Security teams increasingly find themselves dealing with denial-of-wallet conditions caused not by attacks, but by compliant automation operating at scale. Without detailed insight into cache efficiency, request patterns and content access, it is impossible to quantify ROI or justify enforcement. Cost is not just a financial issue; it is a resilience issue. Systems strained by excessive automation have less headroom to absorb real attacks.
Designing Policies That Can Adapt
The bot ecosystem is not static. New AI providers emerge. Existing platforms adjust crawling behavior. Agents become more autonomous. An effective bot strategy requires continuous monitoring and adaptation. Policies must be revisited, validated and refined based on observed outcomes. Enforcement must be verified over time, not assumed.
A bot that respects crawl rules today may ignore them six months later. An AI provider that agreed to limits may quietly increase the frequency of requests. Without longitudinal data, these shifts go unnoticed.
Achieving this level of understanding typically requires more than standard bot mitigation dashboards. Today, organizations may rely on specialized automated visibility and analytics platforms, such as Hydrolix’s Bot Insights, designed to analyze traditional, malicious and AI-driven bot traffic over time. These platforms help security, marketing and web teams see how different classes of bots interact with digital properties, identify abnormal or abusive behavior patterns and evaluate the real operational and cost impact of automation.
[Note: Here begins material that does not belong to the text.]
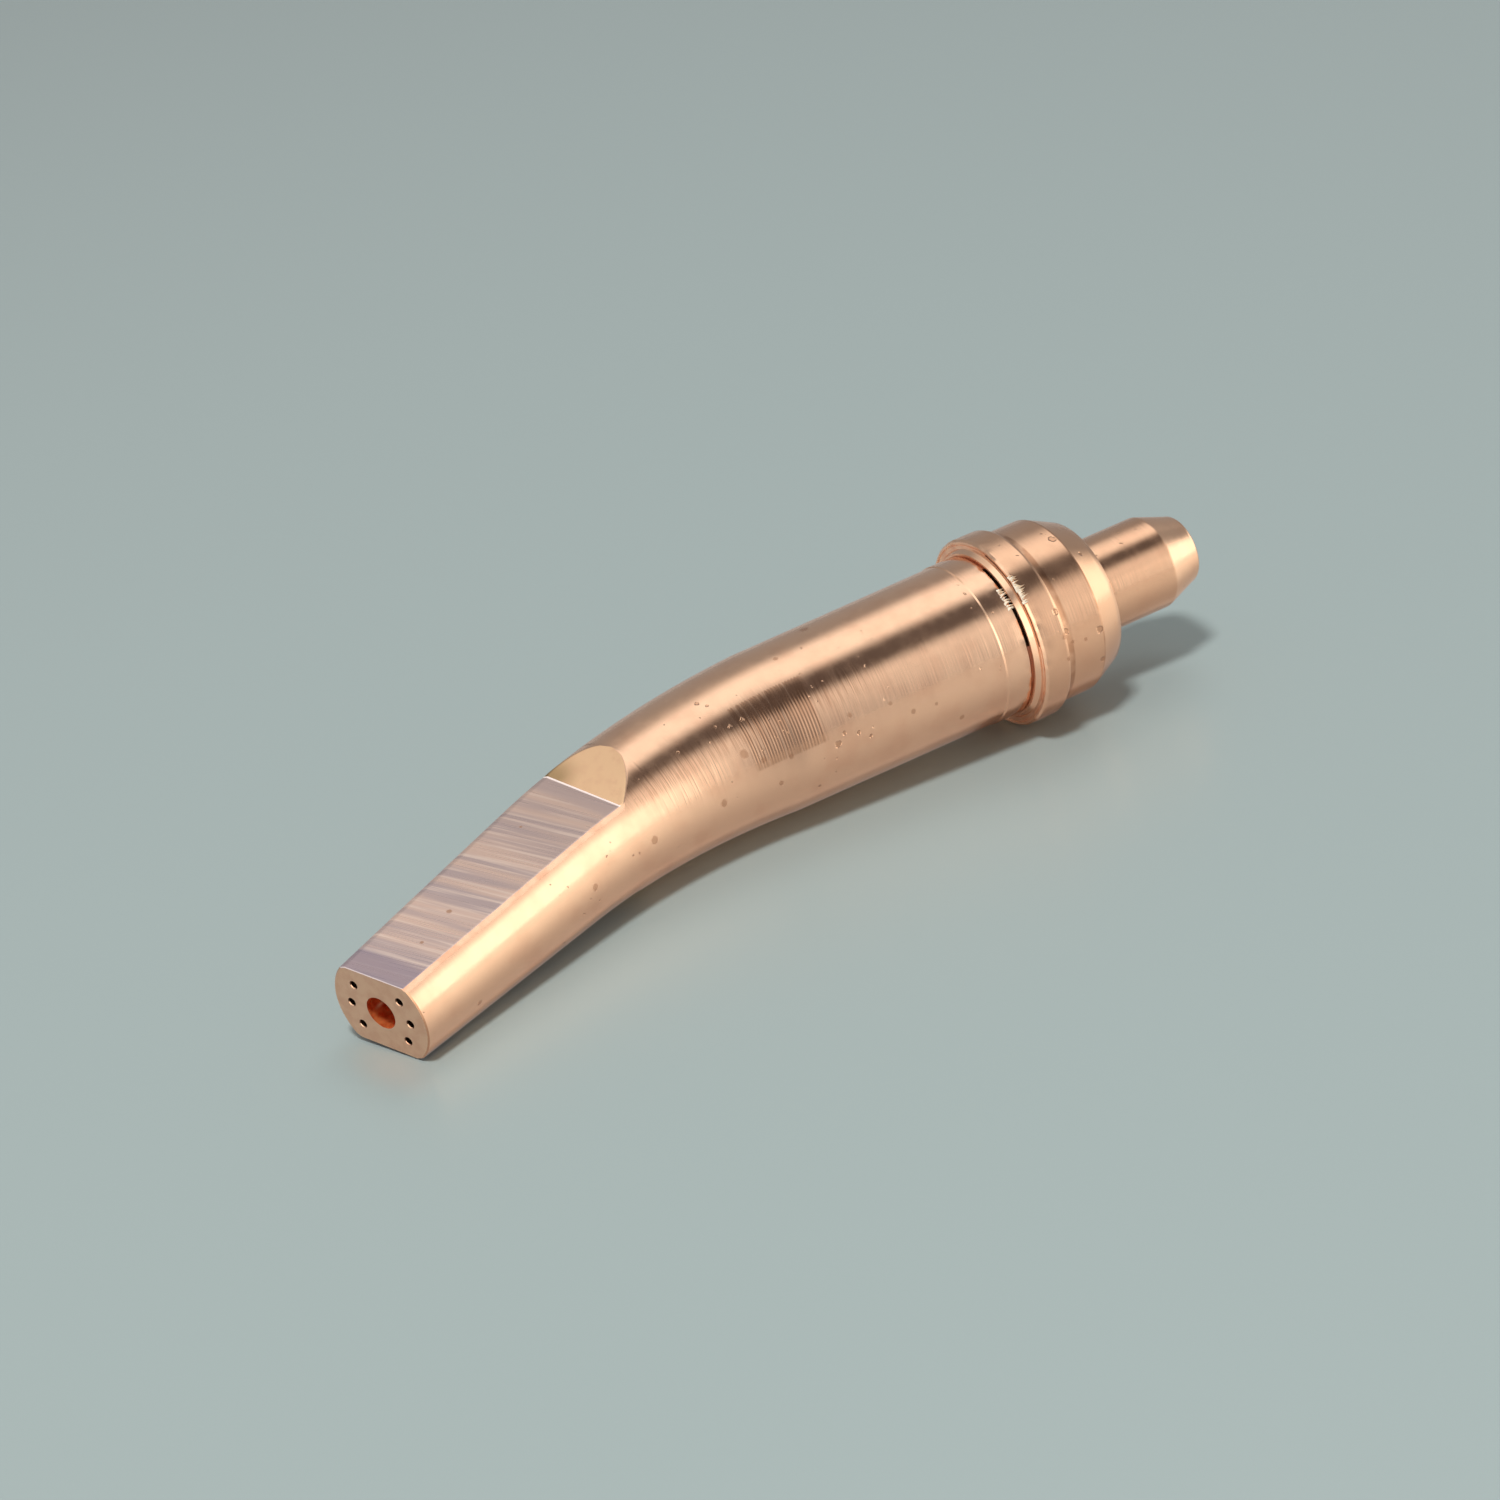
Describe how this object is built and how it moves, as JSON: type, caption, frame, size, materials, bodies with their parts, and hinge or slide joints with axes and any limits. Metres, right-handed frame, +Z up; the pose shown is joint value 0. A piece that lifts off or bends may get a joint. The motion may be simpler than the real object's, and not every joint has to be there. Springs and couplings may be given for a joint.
{
  "type": "cutting torch tip",
  "caption": "Bent copper gas cutting tip with pilot spigot, cone seat, flange, milled flats and a central oxygen bore ringed by preheat holes.",
  "frame": {"origin": "centre of the bounding box's bottom face, on the surface the tip lies on", "axes": "+X from the pilot towards the front face, +Z up, with the bend nearly level and the front turned towards +Y"},
  "size_m": [0.1018, 0.0246, 0.0201],
  "materials": {
    "copper": "satin turned copper"
  },
  "bodies": {
    "root": {"cutting_tip": "copper"}
  },
  "joints": []
}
By correlating long-term traffic trends with infrastructure usage, content access and enforcement outcomes, teams gain the evidence needed to decide which automated traffic should be allowed, rate-limited, governed or blocked entirely. More importantly, this shared visibility enables cross-functional alignment, turning legitimate bot traffic from an opaque background condition into a managed component of the organization’s cybersecurity and governance strategy.